6. Although their women’s team lost in the first round of the NCAA, two Columbia players (one of whom played her fifth year at USC) were selected in the WNBA draft
7. Following in the footsteps of early NBA pioneer Chuck Cooper, a great group of Black Duquesne stars graced the Garden during NIT”s of the 50’s: Jim Tucker, Dick Ricketts, and, Sihugo Green, all college stars who often had to play subordinate roles on pro teams beholden to Jim Crow principles. In an era in which St. Louis did not dare draft Bill Russell, how could Sihugo Green get his chance to shine?
8. From Devil’s Lake, North Dakota no less; a transfer, as you might expect, from North Dakota State, where he toiled for three years, before migrating South.
9. Watkins, a big overpowering guard, brings a Magic Johnson like presence to the women’s game. Her game also bears an uncanny resemblance to that of Carmelo Anthony, whose 2005 run through the NCAA as a Syracuse freshman she was trying to emulate, while playing with three Ivy League graduates three to four years her senior. Watkins hails from Watts, where her great-grandfather established the Watts Labor Community Action Committee (an anti-poverty nonprofit where Juju volunteered as a kid) after the 1965 riots.

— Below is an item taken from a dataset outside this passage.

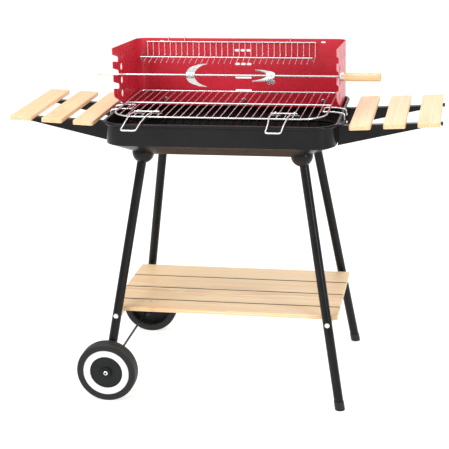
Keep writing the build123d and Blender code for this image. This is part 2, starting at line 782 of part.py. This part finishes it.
def under_z(x):
    """Height of the slats' underside, which is the brackets' top edge, on the right-hand shelf."""
    return side_top_z - side_slat_thickness / math.cos(side_rise) + (x - side_top_x) * math.tan(side_rise)


def slat_plane(x):
    """The right-hand shelf's underside at this x, with z square to the slats."""
    return Plane(origin=(x, 0, under_z(x)), x_dir=shelf_way, z_dir=shelf_up)


slat_screw_y = bracket_y - bracket_flange / 2
for number, ((inner_x, outer_x), (front_y, rear_y)) in enumerate(zip(side_slat_xs, side_slat_ys), start=1):
    with BuildPart() as right_slat:
        with BuildSketch(slat_plane((inner_x + outer_x) / 2)) as slat_plan:
            with Locations((0, (front_y + rear_y) / 2)):
                Rectangle(outer_x - inner_x, rear_y - front_y)
            chamfer(slat_plan.vertices(), length=3.5)
        extrude(amount=side_slat_thickness)
        fillet(right_slat.faces().sort_by(Axis.Z)[-1].edges(), radius=1.4)
        with BuildSketch(slat_plane((inner_x + outer_x) / 2)):
            with GridLocations(1, 2 * slat_screw_y, 1, 2):
                Circle(screw_shank_r + hole_gap)
        extrude(amount=screw_bite + 0.5, mode=Mode.SUBTRACT)
    write(right_slat, f"side_slat_right_{number}")
    left_shape = right_slat.part.mirror(Plane.YZ)
    with BuildPart() as left_slat:
        add(left_shape)
    write(left_slat, f"side_slat_left_{number}")

# a tapered web, a flange under the slats and a tab on the bowl's wall; the flange points inwards
with BuildPart() as bracket_pattern:
    with BuildSketch(Plane.XZ.offset(bracket_y)):
        Polygon(
            (bowl_half_x, bracket_foot_z),
            (bowl_half_x, under_z(bowl_half_x)),
            (bracket_tip_x, under_z(bracket_tip_x)),
            (bracket_tip_x, under_z(bracket_tip_x) - 3.0),
            align=None,
        )
    extrude(amount=-bracket_sheet)
    with BuildSketch(Plane.XZ.offset(bracket_y)):
        Polygon(
            (bowl_half_x, under_z(bowl_half_x) - bracket_sheet),
            (bowl_half_x, under_z(bowl_half_x)),
            (bracket_tip_x, under_z(bracket_tip_x)),
            (bracket_tip_x, under_z(bracket_tip_x) - bracket_sheet),
            align=None,
        )
    extrude(amount=-bracket_flange)
    with BuildSketch(Plane.XZ.offset(bracket_y)):
        Polygon(
            (bowl_half_x, bracket_foot_z),
            (bowl_half_x, under_z(bowl_half_x)),
            (bowl_half_x + bracket_sheet, under_z(bowl_half_x)),
            (bowl_half_x + bracket_sheet, bracket_foot_z),
            align=None,
        )
    extrude(amount=-bracket_flange)
    for inner_x, outer_x in side_slat_xs:
        with BuildSketch(slat_plane((inner_x + outer_x) / 2)):
            with Locations((0, -slat_screw_y)):
                Circle(screw_shank_r + hole_gap)
        extrude(amount=bracket_sheet * 2, both=True, mode=Mode.SUBTRACT)
    with BuildSketch(Plane.YZ.offset(bowl_half_x)):
        with Locations([(-bracket_y + bracket_flange / 2, z) for z in bracket_bolt_zs]):
            Circle(bracket_bolt_r + hole_gap)
    extrude(amount=2 * bracket_sheet, mode=Mode.SUBTRACT)

bracket_shapes = {("front", "right"): bracket_pattern.part}
bracket_shapes[("rear", "right")] = bracket_pattern.part.mirror(Plane.XZ)
bracket_shapes[("front", "left")] = bracket_pattern.part.mirror(Plane.YZ)
bracket_shapes[("rear", "left")] = bracket_shapes[("rear", "right")].mirror(Plane.YZ)
for (end, side), shape in bracket_shapes.items():
    with BuildPart() as shelf_bracket:
        add(shape)
    write(shelf_bracket, f"shelf_bracket_{end}_{side}")

# rounded plastic caps on the brackets' outer tips
cap_half = (2.5, 4.5, 4.5)
cap_mid_z = under_z(bracket_tip_x) - 1.5
with BuildPart() as bracket_caps:
    with Locations((0, 0, cap_mid_z)):
        with GridLocations(2 * (bracket_tip_x + cap_half[0]), 2 * (bracket_y - bracket_sheet / 2), 2, 2):
            Box(2 * cap_half[0], 2 * cap_half[1], 2 * cap_half[2])
    fillet(bracket_caps.edges(), radius=2.0)
write(bracket_caps, "bracket_caps")

with BuildPart() as bracket_bolts:
    for sx in (-1, 1):
        for sy in (-1, 1):
            spots = [(sy * (bracket_y - bracket_flange / 2), z) for z in bracket_bolt_zs]
            with BuildSketch(Plane.YZ.offset(sx * (bowl_half_x + bracket_sheet))):
                with Locations(spots):
                    Circle(4.8)
            extrude(amount=sx * 2.8, taper=20)
            with BuildSketch(Plane.YZ.offset(sx * (bowl_half_x + bracket_sheet + 2.8))):
                with Locations(spots):
                    add(cross(4.6))
            extrude(amount=-sx * recess_depth, mode=Mode.SUBTRACT)
            with BuildSketch(Plane.YZ.offset(sx * (bowl_half_x + bracket_sheet))):
                with Locations(spots):
                    Circle(bracket_bolt_r)
            extrude(amount=-sx * (bracket_sheet + bowl_sheet))
            with BuildSketch(Plane.YZ.offset(sx * (bowl_half_x - bowl_sheet))):
                with Locations(spots):
                    RegularPolygon(radius=4.0, side_count=6, major_radius=False)
            extrude(amount=-sx * 2.2)
write(bracket_bolts, "bracket_bolts")

# wood screws up through the flanges
with BuildPart() as right_slat_screws:
    for inner_x, outer_x in side_slat_xs:
        head_plane = slat_plane((inner_x + outer_x) / 2).offset(-bracket_sheet)
        with BuildSketch(head_plane):
            with GridLocations(1, 2 * slat_screw_y, 1, 2):
                Circle(3.8)
        extrude(amount=-2.4, taper=15)
        with BuildSketch(head_plane):
            with GridLocations(1, 2 * slat_screw_y, 1, 2):
                Circle(screw_shank_r)
        extrude(amount=bracket_sheet + screw_bite)
left_screws = right_slat_screws.part.mirror(Plane.YZ)
right_screws = right_slat_screws.part
with BuildPart() as side_slat_screws:
    add(right_screws)
    add(left_screws)
write(side_slat_screws, "side_slat_screws")

# ---------------------------------------------------------------- axle and wheels
axle_half = wheel_mid_y + wheel_width / 2
cap_height = 3.4
axle_cap_r = 5.6
with BuildPart() as axle:
    with BuildSketch(Plane.XZ):
        with Locations((wheel_x, wheel_r)):
            Circle(axle_r)
    extrude(amount=axle_half - 0.5, both=True)
write(axle, "axle")

with BuildPart() as axle_caps:
    for sy in (-1, 1):
        with BuildSketch(Plane.XZ.offset(-sy * (axle_half - 0.5))):
            with Locations((wheel_x, wheel_r)):
                Circle(axle_cap_r)
        extrude(amount=-sy * cap_height)
    fillet(
        axle_caps.edges().group_by(Axis.Y)[0] + axle_caps.edges().group_by(Axis.Y)[-1], radius=2.2
    )
    for sy in (-1, 1):
        with BuildSketch(Plane.XZ.offset(-sy * (axle_half - 0.5 + cap_height))):
            with Locations((wheel_x, wheel_r)):
                Circle(2.5)
        extrude(amount=sy * 2.2, mode=Mode.SUBTRACT)
write(axle_caps, "axle_caps")

tyre_inner_r = 58.0
ring_inner_r = 40.8
wheel_inner_w = wheel_mid_y - wheel_width / 2
wheel_outer_w = wheel_mid_y + wheel_width / 2
hub_inner_w = 223.0
hub_outer_w = wheel_outer_w - 1.5
web_inner_w = 236.0
web_outer_w = 243.0
groove_spacing = 6.5


def wheel_plane(sy):
    """Half-section plane through the wheel's axis: x outwards along the axle, y up from the axle."""
    return Plane(origin=(wheel_x, 0, wheel_r), x_dir=(0, sy, 0), z_dir=(sy, 0, 0))


for end, sy in ends.items():
    section_plane = wheel_plane(sy)
    wheel_axis = Axis((wheel_x, 0, wheel_r), (0, 1, 0))
    with BuildPart() as tyre:
        with BuildSketch(section_plane) as tyre_section:
            Polygon(
                (wheel_inner_w, tyre_inner_r),
                (wheel_inner_w, wheel_r),
                (wheel_outer_w, wheel_r),
                (wheel_outer_w, tyre_inner_r),
                align=None,
            )
            fillet(tyre_section.vertices().group_by(Axis.Y)[-1], radius=6.0)
            for groove_w in (wheel_mid_y - groove_spacing, wheel_mid_y, wheel_mid_y + groove_spacing):
                with Locations((groove_w, wheel_r)):
                    Rectangle(1.6, 2.4, mode=Mode.SUBTRACT)
        revolve(axis=wheel_axis)
    write(tyre, f"tyre_{end}")
    with BuildPart() as wheel_disc:
        with BuildSketch(section_plane):
            Polygon(
                (hub_inner_w, axle_r + 0.08),
                (hub_inner_w, 11.0),
                (web_inner_w, 14.0),
                (web_inner_w, tyre_inner_r - 3.0),
                (wheel_inner_w + 1.0, tyre_inner_r - 3.0),
                (wheel_inner_w + 1.0, tyre_inner_r),
                (wheel_outer_w - 1.0, tyre_inner_r),
                (web_outer_w, tyre_inner_r - 0.4),
                (web_outer_w, ring_inner_r),
                (web_outer_w - 1.0, ring_inner_r - 4.0),
                (web_outer_w - 1.0, 14.0),
                (hub_outer_w, 12.0),
                (hub_outer_w, axle_r + 0.08),
                align=None,
            )
        revolve(axis=wheel_axis)
    write(wheel_disc, f"wheel_disc_{end}")
    with BuildPart() as wheel_ring:
        with BuildSketch(section_plane) as ring_section:
            Polygon(
                (web_outer_w, ring_inner_r),
                (web_outer_w, tyre_inner_r - 0.5),
                (web_outer_w + 3.2, tyre_inner_r - 0.5),
                (web_outer_w + 3.2, ring_inner_r),
                align=None,
            )
            fillet(ring_section.vertices().group_by(Axis.X)[-1 if sy > 0 else -1], radius=1.0)
        revolve(axis=wheel_axis)
    write(wheel_ring, f"wheel_ring_{end}")
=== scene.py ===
import bpy
import bmesh
import json
import math
import random
from mathutils import Matrix, Vector

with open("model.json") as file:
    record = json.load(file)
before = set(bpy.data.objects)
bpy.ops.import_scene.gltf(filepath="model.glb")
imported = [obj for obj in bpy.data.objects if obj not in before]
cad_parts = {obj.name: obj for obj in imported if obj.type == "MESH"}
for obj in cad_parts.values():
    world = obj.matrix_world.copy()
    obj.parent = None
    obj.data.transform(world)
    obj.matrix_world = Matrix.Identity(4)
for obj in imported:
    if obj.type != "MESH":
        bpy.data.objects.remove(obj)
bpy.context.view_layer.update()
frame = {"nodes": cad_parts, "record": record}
nodes = frame["nodes"]
scene = bpy.context.scene

SIDES = ("left", "right")
WHEEL_X = -0.277
WHEEL_Z = 0.074
BOWL_BELLY_LOW = 0.6275
BOWL_BELLY_HIGH = 0.6305
TREAD_INNER = 0.0705
TREAD_OUTER = 0.0732
CAP_HOLE_INNER = 0.0026
CAP_HOLE_OUTER = 0.0030
LOWER_SLAT_HEIGHT = 0.2
SIDE_SLAT_HEIGHT = 0.66
RINGS_PER_METRE = 300.0
LATE_WOOD = (0.62, 0.345, 0.150)
KNOT_HEART = (0.20, 0.088, 0.038)
KNOT_HALO = (0.62, 0.34, 0.15)
FIBRE_BROWN = (0.55, 0.34, 0.17)
# painted shade for the slat edges that face a gap
SLAT_GAP_SHADE = (0.035, 0.020, 0.010)
FLOOR_HALF = 14.0
WORLD_STRENGTH = 0.55
CAMERA_AT = (0.5629, -3.0647, 1.3507)
CAMERA_TURN = (0.1881, 0.3001, -0.0240)
CAMERA_LENS = 104.2
CAMERA_SENSOR = 36.0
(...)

10. The always intense Dan Hurley, who loves to feign derangement, is a fit replacement for Calipari as the public face of college basketball and its budding Recruitment Science Division. It would be fitting to three-peat next year and have Coach Geno Auriemma’s UConn women’s team — led by Paige Bueckers of course — win Geno a record twelfth title, and have him stand beside Hurley, making it only the second time in history that both women’s and men’s teams from the same school had won titles. The other was UConn in 2004. What’s that Hurley said about dominating the game?